Gerade geht mir beim Zeitunglesen mal wieder die Hutschnur hoch. Ist es nur gefühlt oder bekommt der Personalmangel an den Flughäfen wirklich mehr Aufmerksamkeit als die Streiks an den Unikliniken? Warum ist es so wichtig, dass Flughafenpersonal aus dem Ausland herangeholt wird? Wenn als Begründung dafür wenigstens die Entlastung des Stammpersonals herangezogen würde, könnte ich es ja noch verstehen. Denn die haben beileibe keinen einfachen Job (wie im Übrigen sehr viele im Dienstleistungssektor…). Es ist auch nicht so, dass ich den Menschen keinen stressfreien Start in einen unbeschwerten Urlaub gönne, ganz bestimmt nicht. Trotzdem empfinde ich es zumindest als großes Spannungsfeld.

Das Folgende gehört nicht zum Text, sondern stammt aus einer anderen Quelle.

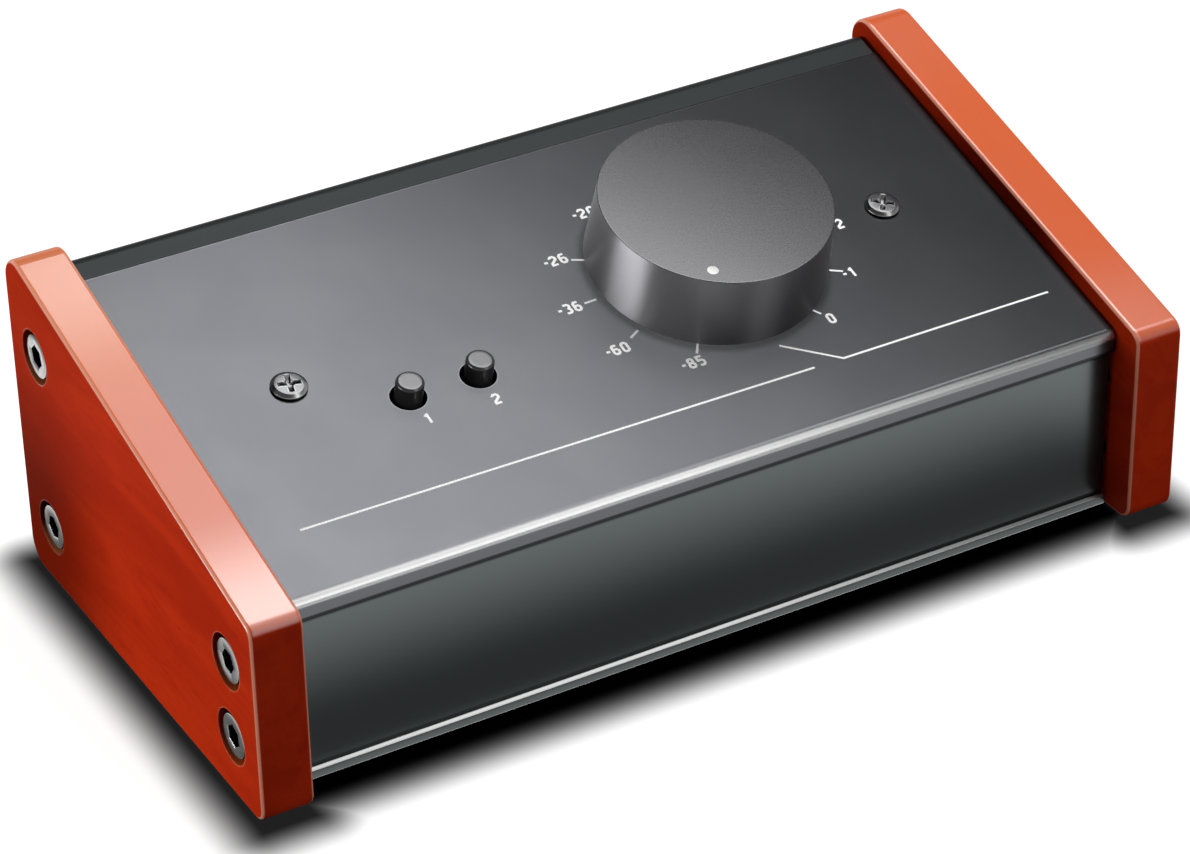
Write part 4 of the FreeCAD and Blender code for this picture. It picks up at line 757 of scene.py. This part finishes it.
def cross_angles(arm, half_width):
    """Angles for a cross recess, with all its corners among them."""
    corner = np.arctan2(half_width, arm)
    quarter = np.concatenate([
        np.linspace(-corner, corner, 4), np.linspace(corner, np.pi / 4, 5),
        np.linspace(np.pi / 4, np.pi / 2 - corner, 5)])
    turns = (np.unique(quarter)[None] + np.arange(4)[:, None] * np.pi / 2).ravel()
    return np.unique(np.round(np.mod(turns, 2 * np.pi), 9))


def pan_screw(head_radius, head_height, shank_radius, shank_length):
    """Pan head screw with a cross recess, head upwards, seat at height zero. Rings of one height
    each: shank, seat, a side rounded into a dome, then the recess mouth drawn in towards its
    point."""
    arm, half_width = head_radius * 0.60, head_radius * 0.145
    angles = cross_angles(arm, half_width)
    mouth = cross_mouth(angles, arm, half_width, half_width * 1.9)
    side = rounded([(shank_radius, 0), (head_radius - 0.15 * MM, 0),
                    (head_radius, head_height * 0.42), (head_radius * 0.80, head_height * 0.93),
                    (head_radius * 0.70, head_height * 0.97)],
                   (0.05 * MM, 0.35 * MM, head_height * 0.3), 7)
    floor = head_height * 0.25
    rings = [(0.0, -shank_length), (shank_radius * 0.7, -shank_length),
             (shank_radius, -shank_length + shank_radius * 0.4)]
    rings += [tuple(point) for point in side]
    rings += [(mouth * 1.05, head_height), (mouth * 0.97, head_height - 0.07 * MM),
              (mouth * 0.72, head_height * 0.55), (mouth * 0.45, floor), (0.0, floor * 0.8)]
    return lathe(rings, angles)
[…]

Ehrlich gesagt, manchmal traue ich meinem Urteilsvermögen nicht mehr so ganz. Ich halte es auch durchaus für möglich, dass ich inzwischen irgendwas zwischen dünnhäutig und regelrecht getriggert bin, wenn es um die Diskrepanz geht zwischen dem, was wirklich notwendig ist und dem, was in erster Linie unserem Komfort dient.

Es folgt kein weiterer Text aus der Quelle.